To make sure I understand, it really seems that, at least in the @where case, the only magic here is the helper_replace_anon_func_syntax function that turns an expression with a _ symbol into an anonymous function.
I have two questions:

• what is the change in base that will allow this magic to be avoided?
• I’ll probably need something similar to this for similar reasons (to allow users to use _.a and similar stuff), but at the same time I don’t find it ideal to depend on some unexported function from Query.jl. Do you think is a good idea to create a DataMacros package that has all of these metaprogramming tools to simplify data manipulation commands? Your helper_replace_anon_func_syntax, potentially the g..b, potentially the helpers for the @df macro in StatPlots and so on…
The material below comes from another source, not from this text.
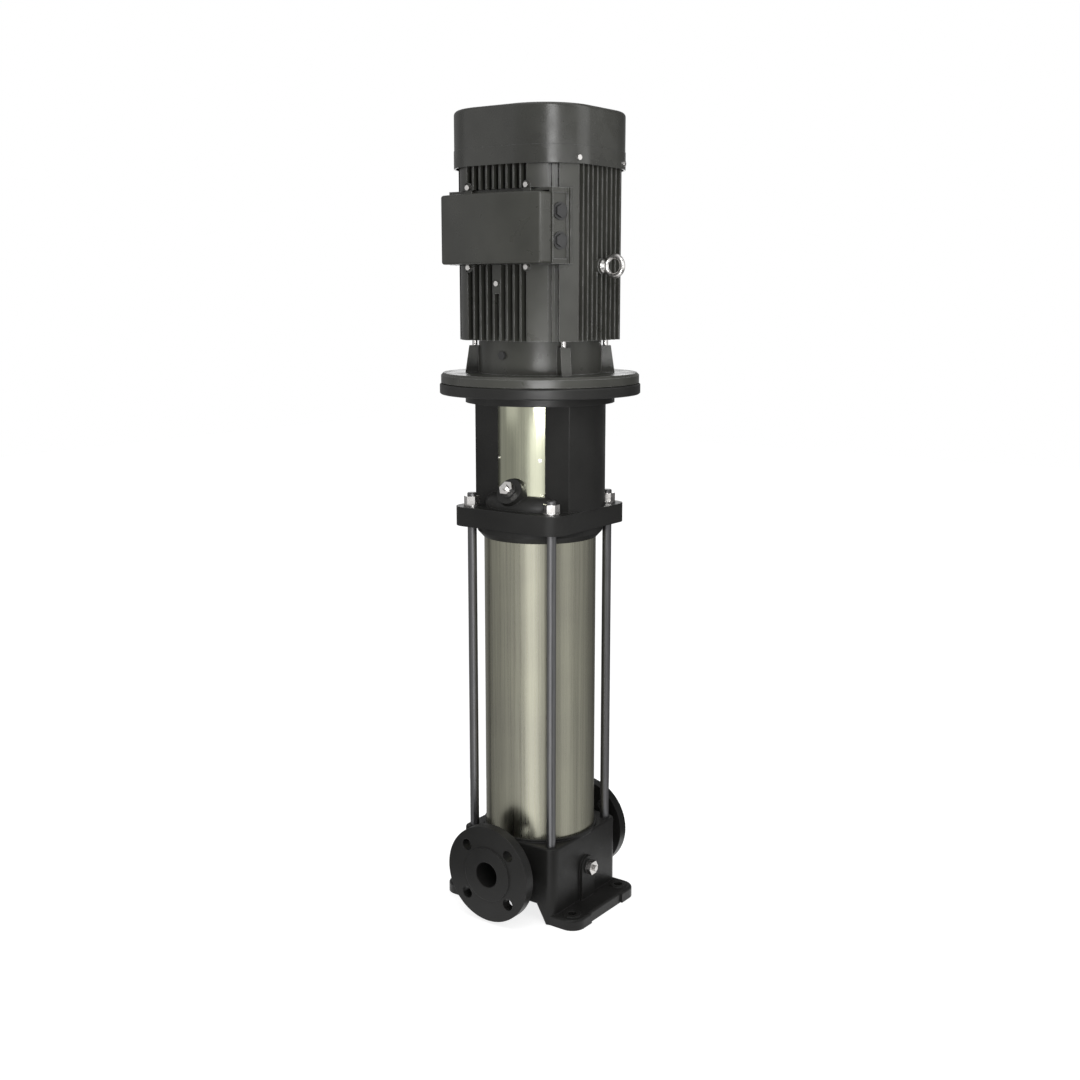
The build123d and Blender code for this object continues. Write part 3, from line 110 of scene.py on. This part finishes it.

Yes, you are spot on, that is the only magic there.

There has been a fair bit of discussion of this type of syntax in julia itself, e.g. here. I think it is very clear that nothing on that front will happen for julia 1.0, but my sense is that there is a good chance that something like that will come at some later point.

Another option would be to just copy the code? I guess we could create a shared package, but on the flipside, I hope that all of those will go away at some point, and maintaining another set of repos does add extra work, and then release cycles are linked etc.

You are right, given that it’s not supposed to be a permanent solution copying the code is probably the safest option. Also it seems like with Macrotools all of these macros take very few lines of code.